They were as calm as they are because they do this every day, even though they've no idea what kind of danger they're going to find inside. With countless ways for them to be injured on the job, whether by smoke, fire, explosion, falling debris, falling through the floor, etc., they deserve gear they can rely upon to protect them. So I was horrified to read that a handful of FDNY firefighters have sustained terrible hand injuries inside their new fire trucks, with a really, really stupid handle placement to blame. Look at this thing:

Are you kidding me? You can imagine how heavy the door is on a fire truck and how much momentum it closes with. To place a vertical handle so absurdly close to the hinge, and a horizontal handle that extends all the way to the hinge, seems insane; looking at it, you can imagine exactly where the thumb would be floating in the air when pulling the door shut (from either handle) in a hurry from the inside—and firefighters are often in a hurry—and where that thumb would go as the door closes.

Since getting the new trucks, in a six-month period five firefighters have all suffered the same thumb injury, by grabbing either the horizontal or the vertical handle. It's a horrifically bad design, and there are some gruesome photos of the specific injuries sustained here.

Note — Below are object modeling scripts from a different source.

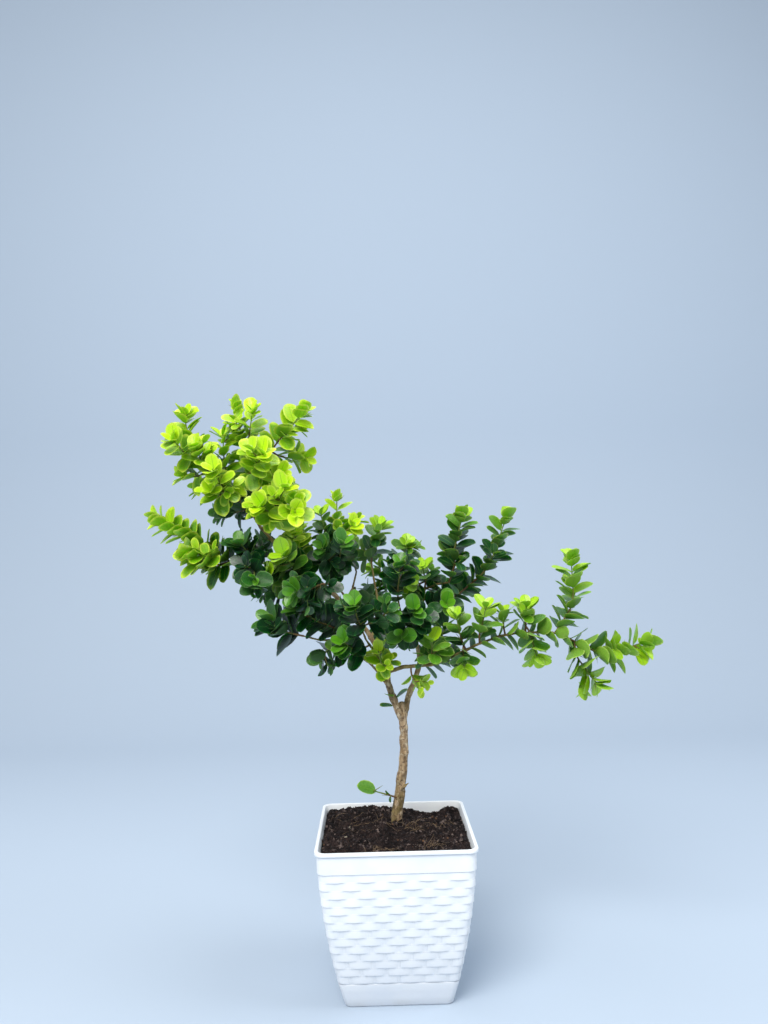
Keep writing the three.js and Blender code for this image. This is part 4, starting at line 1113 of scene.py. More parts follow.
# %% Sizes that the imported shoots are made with
BLADE_THICKNESS = 0.8 * MM
LEAF_RATIO = 0.74
LEAF_ARCH = 0.12
NEAR_STATION = 0.3
FAR_STATION = 0.7
RING_REACH = 2.2 * MM
THIN_WITHIN = 0.002 * MM
SPINE_LEAST = 5 * MM


# %% Where a leaf grows
class Leaf:
    """Where a leaf grows: its root, the way it points, the way its face looks, and its length."""

    def __init__(self, root, axis, up, length, tint=0.0):
        self.root = root
        self.axis = axis.normalized()
        self.up = (up - self.axis * up.dot(self.axis)).normalized()
        self.length = length
        self.tint = tint

    @property
    def across(self):
        return self.up.cross(self.axis)

    def at(self, reach, side=0.0):
        """The place at a share of the length, and at a share of the half width to one side."""
        half = LEAF_RATIO * self.length / 2
        middle = self.root + self.axis * (reach * self.length)
        return middle - self.up * (LEAF_ARCH * self.length * reach ** 2) + self.across * (side * half)


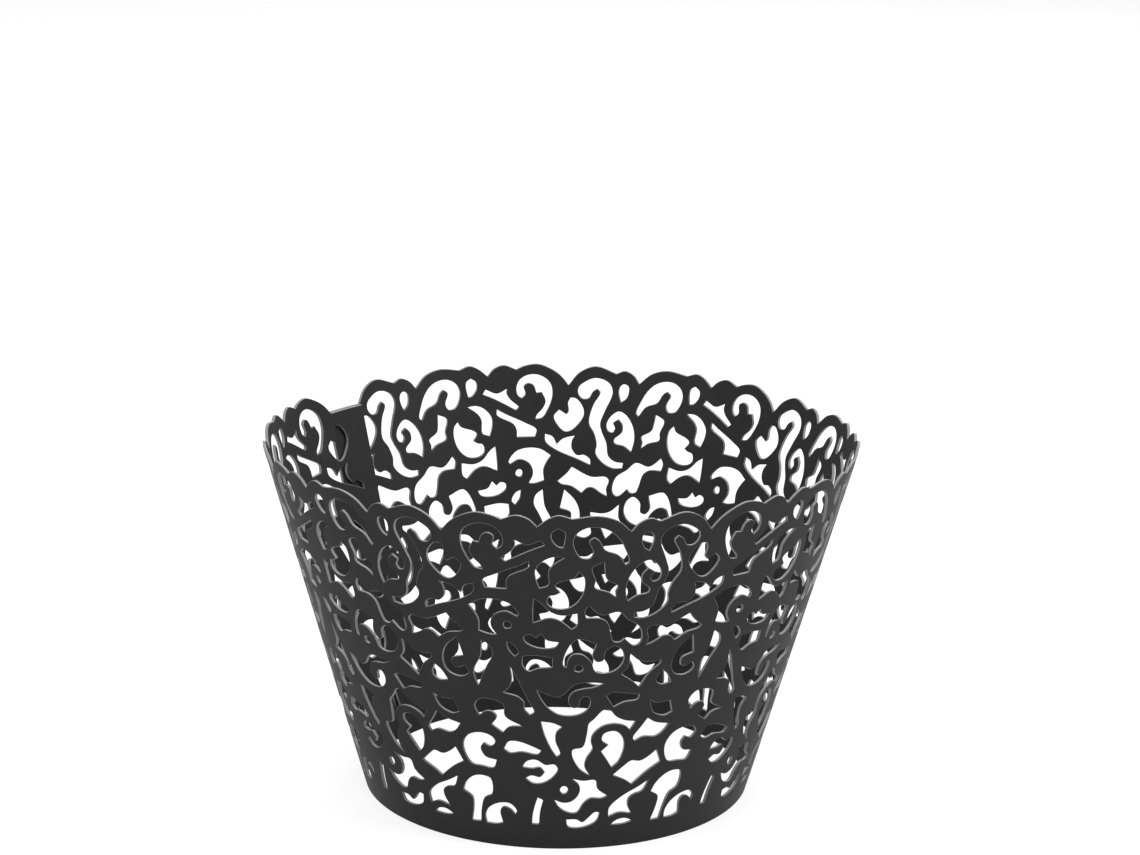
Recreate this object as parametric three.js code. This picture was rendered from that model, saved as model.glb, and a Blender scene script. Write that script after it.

The trucks in question were reportedly designed by Kovatch Mobile Equipment, a Pennsylvania-based manufacturer of specialty vehicles. With nearly 60 years in the business, you'd think a company like KME would employ designers more careful with the placement of the handles, but even the company's homepage shows a decided unconcern with ergonomics:

Why would you turn the category headings sideways and make them more difficult to read?

In any case, the five FDNY members who sustained injuries are preparing to file a lawsuit against the city, and given that "The accidents and injuries are remarkably similar," according to their collective lawyer, they probably stand a good chance of winning. In the meantime, the FDNY has taken steps to ensure this doesn't happen to more firefighters; according to the New York Post, "An FDNY spokeswoman said it's already changed the handles and latches to its fleet of 91 KME pumper trucks."

I get that accidents happen, and there's a long discussion about it over at the entry on dresser-drawer accidents. But I think men and women who risk their lives for their jobs deserve the very best design, and it would be nice if there was an intelligent, overseeing design body to ensure that boneheaded handle placements like these never go into production.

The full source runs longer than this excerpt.